She's a 4.0 student. She takes duel-enrollment classes at Louisiana-Lafayette, and SLCC. She's the homecoming queen. She plays soccer on the Rams' varsity team. She volunteers as a youth soccer coach, and she plays football, her favorite hat helmet.

"You always hear about the movie of the girl being the football player. And I was always like 'mom, that's going to be me one day,'" Kelsey recalls.

As long as she can remember, the senior kicker always talked about playing football. In the spring of 2019, she decided to do something about it. The real question was, what position would she play? Kelsey's soccer background made one option more logical.

"I came out with the old quarterback, Keonte Williams (who graduated in 2020) and he said 'let's see,'" Kelsey recalled. "So we put the football down and he was like 'Okay, do it again.' Because I started making them and he was shocked that it was my first time kicking a football, and it's a lot different than kicking a soccer ball. And he said 'Do it again.' And I was like okay and I kept going and he said, 'we're going to coach.' I said 'Let's go.'"

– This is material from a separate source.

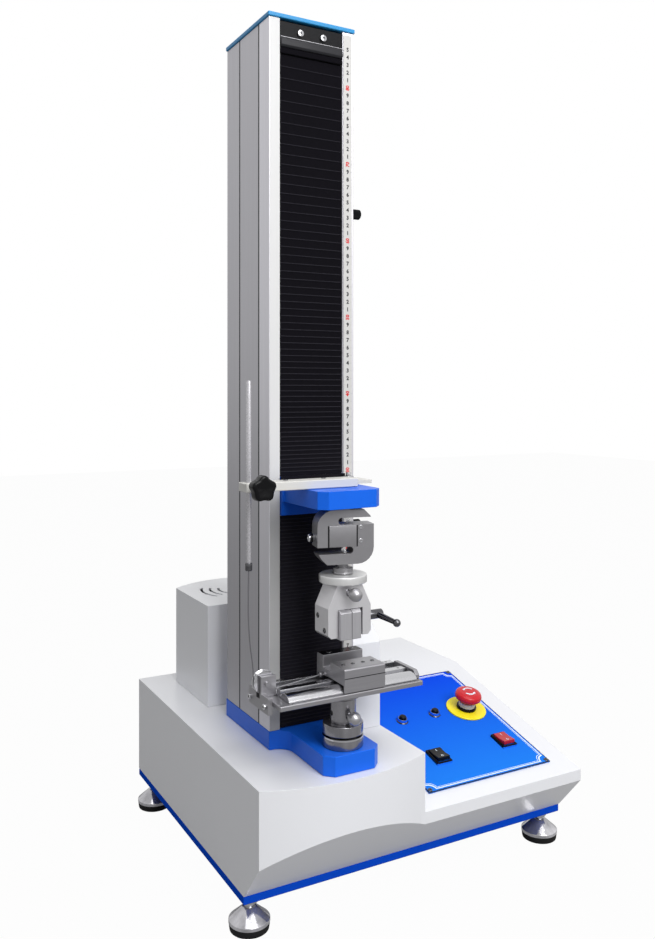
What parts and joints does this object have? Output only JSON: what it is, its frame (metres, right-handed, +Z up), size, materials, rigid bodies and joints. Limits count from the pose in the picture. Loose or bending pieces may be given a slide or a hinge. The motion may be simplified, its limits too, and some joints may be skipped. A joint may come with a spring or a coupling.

Kelsey is one of several kickers for the Rams, but last year she became the school's first girl to play football in a game. Friday, in the Rams' 44-7 win over Covington she kicked an extra point, becoming the first girl to kick in an AHS playoff game.

"Beforehand one of the coaches told me: 'Let the other kickers know that you're next.' And I thought oh it's real now," she said.

In the rain, mud and slop Kelsey's kick split the uprights.

She has fallen in love with football. In fact, COVID protocols forced her to pick football or soccer this year. She chose football. She'll join the soccer team after the season.

Kelsey says girls have asked her about playing football. She says she loves inspiring them, like Sarah Fuller did for her last week. The Vanderbilt soccer player became the first women to play for a power five school Saturday.

"It really made me want to play college football more," she said. "To see that other people are doing it and it's no so unique in a way."

Kelsey doesn't get many opportunities on Friday nights but at each practice her kicks go farther and fly truer, and she wouldn't trade football for the the world.

"You can't really explain it unless you're living it," she said. "It's like being able to live a dream."